Project description:A complete theory of cognitive architecture (i.e., the basic processes and modes of composition that together constitute cognitive behaviour) must explain the systematicity property--why our cognitive capacities are organized into particular groups of capacities, rather than some other, arbitrary collection. The classical account supposes: (1) syntactically compositional representations; and (2) processes that are sensitive to--compatible with--their structure. Classical compositionality, however, does not explain why these two components must be compatible; they are only compatible by the ad hoc assumption (convention) of employing the same mode of (concatenative) compositionality (e.g., prefix/postfix, where a relation symbol is always prepended/appended to the symbols for the related entities). Architectures employing mixed modes do not support systematicity. Recently, we proposed an alternative explanation without ad hoc assumptions, using category theory. Here, we extend our explanation to domains that are quasi-systematic (e.g., aspects of most languages), where the domain includes some but not all possible combinations of constituents. The central category-theoretic construct is an adjunction involving pullbacks, where the primary focus is on the relationship between processes modelled as functors, rather than the representations. A functor is a structure-preserving map (or construction, for our purposes). An adjunction guarantees that the only pairings of functors are the systematic ones. Thus, (quasi-)systematicity is a necessary consequence of a categorial cognitive architecture whose basic processes are functors that participate in adjunctions.

Project description:Human cognitive capacity includes recursively definable concepts, which are prevalent in domains involving lists, numbers, and languages. Cognitive science currently lacks a satisfactory explanation for the systematic nature of such capacities (i.e., why the capacity for some recursive cognitive abilities-e.g., finding the smallest number in a list-implies the capacity for certain others-finding the largest number, given knowledge of number order). The category-theoretic constructs of initial F-algebra, catamorphism, and their duals, final coalgebra and anamorphism provide a formal, systematic treatment of recursion in computer science. Here, we use this formalism to explain the systematicity of recursive cognitive capacities without ad hoc assumptions (i.e., to the same explanatory standard used in our account of systematicity for non-recursive capacities). The presence of an initial algebra/final coalgebra explains systematicity because all recursive cognitive capacities, in the domain of interest, factor through (are composed of) the same component process.

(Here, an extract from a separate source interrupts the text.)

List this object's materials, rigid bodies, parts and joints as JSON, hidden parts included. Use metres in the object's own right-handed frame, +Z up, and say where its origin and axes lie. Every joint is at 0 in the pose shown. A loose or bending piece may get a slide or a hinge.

Moreover, this factorization is unique, hence no further (ad hoc) assumptions are required to establish the intrinsic connection between members of a group of systematically-related capacities. This formulation also provides a new perspective on the relationship between recursive cognitive capacities. In particular, the link between number and language does not depend on recursion, as such, but on the underlying functor on which the group of recursive capacities is based. Thus, many species (and infants) can employ recursive processes without having a full-blown capacity for number and language.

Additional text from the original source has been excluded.